Etienne van Heerden was born in 1954, six years after the official advent of apartheid. His mother was an English speaking mathematics teacher. His father, an Afrikaans speaking merino stud breeder, farmed the family farms in the Karoo. Van Heerden was reared Afrikaans, with English reserved for use at home on Tuesdays, and learned from comics ordered from London.
He matriculated at Paul Roos Gymnasium in Stellenbosch, and studied at the Universities of Stellenbosch, Rhodes and the Witwatersrand. He obtained a BA Law (Stellenbosch), LLB (Stellenbosch), Honours in Afrikaans and Netherlandic Studies (cum laude, Stellenbosch), MA in literature (cum laude, Wits) and a PhD at the University of Rhodes. He received a D.Litt. honorary doctorate from the University of the Free State during the reign of vice-chancellor Jonathan Jansen.
Van Heerden was admitted to the South African Sidebar as attorney. During his articles of clerkship, he freelanced as assistant Deputy Sheriff for the Civil Court and moved about in the townships around Cape Town, dispensing civil summonses and learning a great deal about life in these suppressed communities. Working for a Cape firm of attorneys, his clients were mostly from the black and coloured communities around Cape Town.
Van Heerden lectured Legal Practice part-time at the Peninsula Technikon and spent two years in advertising. At age thirty, with the birth of his eldest daughter, Van Heerden left the routine of a budding Cape Town advertising agency. He and his family relocated to northern Natal where he began his academic career in Literature at the University of Zululand. His PhD (Rhodes University) was a study on engagement and postmodernism.
He has published 28 books, some edited, and contributed to more than 65 anthologies worldwide. His books are published in 12 languages, namely Afrikaans, Russian, Greek , Hebrew, French, Norwegian, Finnish, Swedish, Danish, English, Dutch and German. Apart from books, his writing includes essays and journalism on culture and politics published worldwide in journals, magazines, leading newspapers and other publications.

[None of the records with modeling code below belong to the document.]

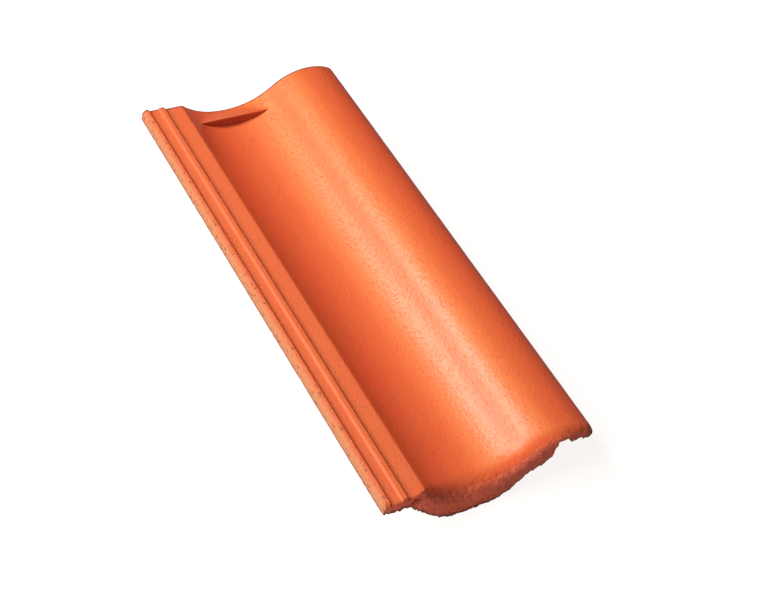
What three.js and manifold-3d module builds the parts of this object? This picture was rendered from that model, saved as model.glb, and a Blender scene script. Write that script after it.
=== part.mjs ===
// Half roof tile: a pressed concrete interlocking tile of half width, coated on top.
// One solid. X runs across the tile (side lock at -X, cover roll at +X), Y along it
// (foot at -Y, head at +Y), Z up. Millimetres.
import * as THREE from 'three';
import { mergeVertices } from 'three/addons/utils/BufferGeometryUtils.js';
import Module from 'manifold-3d';

const wasm = await Module();
wasm.setup();

// Plan.
const tileLength = 420;
const tileWidth = 180;
const crestInset = 28;             // crest of the roll, from the outer edge

// Wave of the top face. Heights are measured from the flat strip of the side lock.
const troughDepth = 15.8;
const rollHeight = 14.5;
const rollRadius = 46.5;
const bodyThickness = 12.5;
const edgeRadius = 16;             // rounded outer edge of the roll

// Side lock along the left edge.
const lockThickness = 8.5;         // concrete under the flat strip
const rimWidth = 5;
const rimHeight = 3.4;
const rimBevel = 1;
const channelWidth = 9;            // from the rim to the lock rib
const channelHeight = 1.3;
const ribWidth = 4;
const ribHeight = 2.3;
const wallRun = 1.3;               // plan width of each sloping rib wall
const stripBevel = 0.8;            // worn edge between the flat strip and the trough

// Cover lock under the roll. It hangs over the side lock of the next tile.
const lapGap = 0.8;                // clearance over each feature it covers
const hookDepth = 4;               // room over the rim of the next tile
const lipWidth = 8.6;              // outer lip, past the side lock that it covers
const lipDrop = 0.5;               // underside of the outer lip above the strip
const rollLedge = 4.5;             // first groove starts this far inside the cover pitch

// Foot: rounded nose and weather ribs on the underside.
const noseRadius = 8;
const noseSteps = 6;
const footDrop = 28;               // underside of the weather ribs below the top face
const footRibWidth = 14;
const footRibGap = 12;
const footRibCount = 2;
const ribInset = 5.5;              // weather ribs end this far inside the cover pitch
const toeX = 51;                   // from here a rib slopes up at 45 degrees to the side lock
const heelChamfer = 7;             // lower corner of a rib under the roll

// Head: dam across the trough, and the nib that hooks over the batten.
const damSetback = 18;
const damHeight = 8;
const damLean = 2;
const nibSetback = 22;             // from the head edge to the batten face
const nibWidth = 64;
const nibThickness = 12;
const nibTaper = 6;

const arcSteps = 14;               // two segments per step on every arc of the section
const embed = 1.5;                 // overlap of joined shapes inside the body

// The side lock and the cover width, which is what one half tile covers on the roof. From
// one trough to the next the wave is as long as that.
const lockWidth = rimWidth + channelWidth + wallRun + ribWidth + wallRun;
const coverPitch = tileWidth - lockWidth - lapGap - lipWidth;
const halfPitch = coverPitch / 2;
const troughX = tileWidth - crestInset - halfPitch;

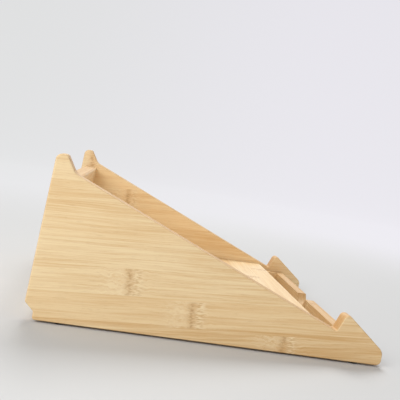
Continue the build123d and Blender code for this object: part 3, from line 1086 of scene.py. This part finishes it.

He has won all the major South African literary awards, some more than once, e.g. the Hertzog Prize (twice), the CNA Literary Award (twice), the ATKV Award (five times), the Nadine Gordimer Short Story Award, the WA Hofmeyr Prize for Afrikaans Fiction (five times) the M-Net Literary Award (twice), the Eugène Marais Prize, the Rapport Prize for Fiction, the University of Johannesburg Prize for Literature and others. He also received the Klein Karoo National Arts Festival Pioneer Award as recognition for his work on language, literature and the electronic media, as well as the Financial Mail J&B Young Achievers Award. He received the Insig Afrikaans Unlimited Award in 2000.